The Two Biggest Problems in the United States are Food and Marriage

    Here’s the problem with food:

    Broccoli is food.

    Cake is food.

    Those two things are not the same. Broccoli is good for your body and cake is not. When you have two items that are almost opposites, they probably should not have the same name. Would it make sense to have only one word to cover both criminal and victim?

    I know you hate big government, so imagine what follows as a thought experiment. Imagine the government passes a law to label all edibles as one of these two categories:

    1. Food, or
    2. Entertainment (cake, french fries, junk food, candy)

    As a parent, it is hard to tell a kid to avoid unhealthy food. My hypothesis is that it would be far easier for both kids and adults to avoid edibles labeled “entertainment.” This idea is inspired by my hypnosis background and my hobbyist understanding of persuasion and psychology.

    In the short term, the day after you change the names of things, nothing much would be different. But over time, the different labels would sink into people’s minds and become a substitute for rational thought. In twenty years the idea of turning to “entertainment” because you are hungry will feel silly.

    This sort of label change would destroy the fast-food and traditional supermarket industry in about five years. Today a busy parent will take a kid to McDonald’s because it feels as if the convenience outweighs the cost. But I guarantee that if the sign on the door said “entertainment” instead of some suggestion of “food,” every parent in my neighborhood would feel shamed to be seen there. The peer pressure would be overwhelming. If you doubt that, try telling your neighbor you aren’t into recycling and watch the look of horror on his face as he judges you.

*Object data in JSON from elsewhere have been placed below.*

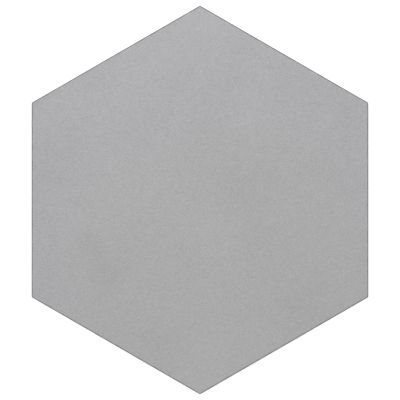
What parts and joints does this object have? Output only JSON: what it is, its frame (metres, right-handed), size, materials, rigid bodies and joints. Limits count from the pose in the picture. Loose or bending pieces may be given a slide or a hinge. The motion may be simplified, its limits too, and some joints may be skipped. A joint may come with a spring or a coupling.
{
  "type": "hexagon floor tile",
  "caption": "Regular hexagon porcelain floor tile: flat matte face with eased edges, upright sides, a leaning foot and a honeycomb key pattern in the back.",
  "frame": {"origin": "centre of the plane that the tile's back rests on", "axes": "+Z out of the face, +X across two flats, +Y across two corners"},
  "size_m": [0.2166, 0.2498, 0.009],
  "materials": {
    "matte_porcelain": "matte"
  },
  "bodies": {
    "root": {"hexagon_tile": "matte_porcelain"}
  },
  "joints": []
}
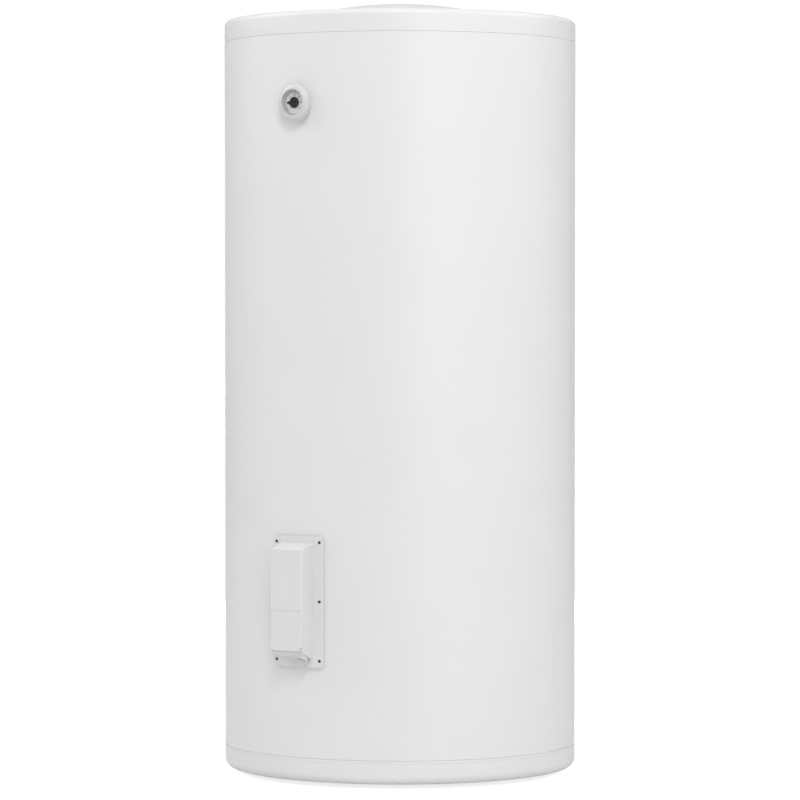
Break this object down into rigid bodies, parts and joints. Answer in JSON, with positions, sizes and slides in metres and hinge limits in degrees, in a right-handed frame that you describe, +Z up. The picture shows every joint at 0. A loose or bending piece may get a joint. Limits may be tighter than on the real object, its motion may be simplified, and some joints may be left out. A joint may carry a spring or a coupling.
{
  "type": "tank water heater",
  "caption": "Floor-standing cylindrical tank water heater with a white steel jacket, domed top cover, thermometer, screwed service cover with flap, rear pipe connections and levelling feet.",
  "frame": {"origin": "centre of the base, on the floor", "axes": "+Z up; the service cover and thermometer face -Y and the water connections face +Y"},
  "size_m": [0.581, 0.65, 1.2665],
  "materials": {
    "jacket_enamel": "satin",
    "cover_plastic": "satin",
    "service_plastic": "satin",
    "vessel_steel": "satin",
    "galvanised_steel": "satin",
    "dark_screws": "satin",
    "foam": "matte",
    "gasket_rubber": "matte",
    "grommet_plastic": "satin",
    "connection_brass": "satin",
    "copper": "satin",
    "magnesium": "matte",
    "cold_blue": "satin",
    "hot_red": "satin",
    "neutral_grey": "satin",
    "foot_plastic": "matte",
    "bezel_plastic": "gloss",
    "dial_face": "matte",
    "pointer_black": "satin",
    "clear_window": "gloss",
    "knob_plastic": "satin",
    "bakelite": "satin",
    "terminal_white": "satin",
    "wire_insulation": "satin"
  },
  "bodies": {
    "root": {"jacket": "jacket_enamel", "top_cover": "cover_plastic", "bottom_cover": "cover_plastic", "tank_shell": "vessel_steel", "tank_top_head": "vessel_steel", "tank_bottom_head": "vessel_steel", "cold_nipple": "connection_brass", "recirculation_nipple": "connection_brass", "hot_nipple": "connection_brass", "cold_rosette": "cold_blue", "recirculation_rosette": "neutral_grey", "hot_rosette": "hot_red", "cold_diffuser": "terminal_white", "hot_pickup": "terminal_white", "anode_socket": "vessel_steel", "anode_seal": "gasket_rubber", "anode_plug": "connection_brass", "magnesium_anode": "magnesium", "foam_insulation": "foam", "top_insulation_disc": "foam", "bottom_insulation_pad": "foam", "support_ring": "galvanised_steel", "foot_flange": "galvanised_steel", "foot_nuts": "galvanised_steel", "thermometer_bezel": "bezel_plastic", "thermometer_housing": "pointer_black", "thermometer_movement": "connection_brass", "thermometer_dial": "dial_face", "thermometer_lens": "clear_window", "thermometer_clip": "galvanised_steel", "sensor_pocket": "vessel_steel", "thermometer_capillary": "copper", "heater_socket": "vessel_steel", "heater_seal": "gasket_rubber", "heater_plug": "connection_brass", "heating_elements": "copper", "thermostat_pocket": "copper", "component_bracket": "galvanised_steel", "bracket_studs": "galvanised_steel", "thermostat_body": "bakelite", "thermostat_capillary": "copper", "terminal_block": "terminal_white", "heater_wires": "wire_insulation", "service_cover": "service_plastic", "cover_gasket": "gasket_rubber", "cover_screws": "dark_screws", "cable_grommet": "grommet_plastic"},
    "pointer": {"thermometer_pointer": "pointer_black", "pointer_shaft": "galvanised_steel"},
    "flap": {"access_flap": "service_plastic"},
    "knob": {"thermostat_knob": "knob_plastic", "thermostat_stem": "galvanised_steel"},
    "foot_1": {"foot_pad_1": "foot_plastic"},
    "stud_1": {"foot_stud_1": "galvanised_steel"},
    "foot_2": {"foot_pad_2": "foot_plastic"},
    "stud_2": {"foot_stud_2": "galvanised_steel"},
    "foot_3": {"foot_pad_3": "foot_plastic"},
    "stud_3": {"foot_stud_3": "galvanised_steel"}
  },
  "joints": [
    {"name": "pointer_turn", "type": "hinge", "parent": "root", "child": "pointer", "pos_m": [0, -0.3, 1.0915], "axis": [0, 1, 0], "range_deg": [-45, 225]},
    {"name": "flap_swing", "type": "hinge", "parent": "root", "child": "flap", "pos_m": [0, -0.3226, 0.2218], "axis": [1, 0, 0], "range_deg": [0, 100]},
    {"name": "knob_turn", "type": "hinge", "parent": "root", "child": "knob", "pos_m": [0, -0.31, 0.25], "axis": [0, 1, 0], "range_deg": [0, 270]},
    {"name": "foot_1_travel", "type": "slide", "parent": "root", "child": "foot_1", "axis": [0, 0, -1], "range_m": [0, 0.015]},
    {"name": "foot_1_screw", "type": "hinge", "parent": "foot_1", "child": "stud_1", "pos_m": [0, 0.168, 0.03], "axis": [0, 0, -1], "range_deg": [-1, 3601]},
    {"name": "foot_2_travel", "type": "slide", "parent": "root", "child": "foot_2", "axis": [0, 0, -1], "range_m": [0, 0.015]},
    {"name": "foot_2_screw", "type": "hinge", "parent": "foot_2", "child": "stud_2", "pos_m": [-0.14549, -0.084, 0.03], "axis": [0, 0, -1], "range_deg": [-1, 3601]},
    {"name": "foot_3_travel", "type": "slide", "parent": "root", "child": "foot_3", "axis": [0, 0, -1], "range_m": [0, 0.015]},
    {"name": "foot_3_screw", "type": "hinge", "parent": "foot_3", "child": "stud_3", "pos_m": [0.14549, -0.084, 0.03], "axis": [0, 0, -1], "range_deg": [-1, 3601]}
  ],
  "couplings": [
    {"joint": "foot_1_screw", "follows": "foot_1_travel", "rad_per_m": 4188.8},
    {"joint": "foot_2_screw", "follows": "foot_2_travel", "rad_per_m": 4188.8},
    {"joint": "foot_3_screw", "follows": "foot_3_travel", "rad_per_m": 4188.8}
  ]
}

    Humans are not rational creatures. Words rewire our brains and turn us into different creatures. Normally we have some control over which words are influencing us, and that is a good thing. At the moment, we are being victimized by the word “food.” Realistically, we won’t be able do an exorcism on that word and remove the “entertainment” part because the food industry uses Congress as finger-puppets. That’s why this is just a thought experiment.

    But if it could happen….Imagine a world in which most people are eating healthy food. Suddenly everyone looks better to each other, so our social lives and our sex lives are enlivened. Our health expenses drop, and the quality of our lives zooms. I can tell you from experience that when I evolved from a bad diet to a good one, nearly every part of my life improved. And the difference is huge. My body at age 57 is far superior to my body in my twenties primarily because of an improved diet. And I thought I was in good shape in my twenties. Diet isn’t a small thing in your life. It is the main thing, because it shapes your success in every other realm, from sex to business.

    Now let’s talk about marriage.

    Divorce is one of the most expensive, horrible, and wasteful things a person can experience. It is terrible for the kids, terrible for finances, good for lawyers, bad for employers, etc. Half of marriages end in divorce. And those people typically remarry and either divorce again or, all too often, live unhappily ever after. The entire process is insanely inefficient. 

    Unfortunately, in 2015, marriage is probably the best system we have for raising kids. But as a thought experiment, imagine that the government removes all laws favoring marriage. You get no tax breaks, no nothing. And instead the government encourages people to set up alternative social systems that solve the problems of divorce.

    How do you solve the divorce problem? Ask any economist. It is quite easy. I’ll give you a solution in one word: diversification.

    In marriage, if something bad happens to one person, or one person becomes a jerk, the system breaks. Any engineer will tell you that is a poorly designed system. But if, for example, you had a small tribe of people cooperating for mutual interest, a bad day for one of them wouldn’t be a death blow for the tribe. If your love interest hates you today, you have three others on call. If you get sick and need childcare, there are ten people ready to help.

    Don’t have time to exercise because of driving kids around? That’s no problem if your tribe has some designated after-school drivers. Is it hard to buy and prepare healthy food? No problem if some members of your tribe are great cooks and like cooking in bulk.

    I won’t design a full alternative to marriage here because people are different and one solution does not fit all. The main idea is that marriage is perhaps the biggest economic problem in the country that isn’t food-related. Marriage made sense in old-timey days. But with the help of the Internet it would make more sense for people to organize around what works instead of what we know does not.

    You will be tempted to point out in the comments that hippy communes didn’t catch on. I’m not talking about poorly-engineered hippy communes. That’s like comparing a Model-T to a Tesla. I think that with some creative thinking, and maybe some experimenting, society could develop modern alternatives to marriage that remove the divorce problem.

    I hear whispers that these sorts of arrangements are already happening, but because non-monogamy is shamed, you don’t hear much about it. Marriage will go away eventually, as all bad systems do. Single people recently became the majority in this country. Can we speed it up?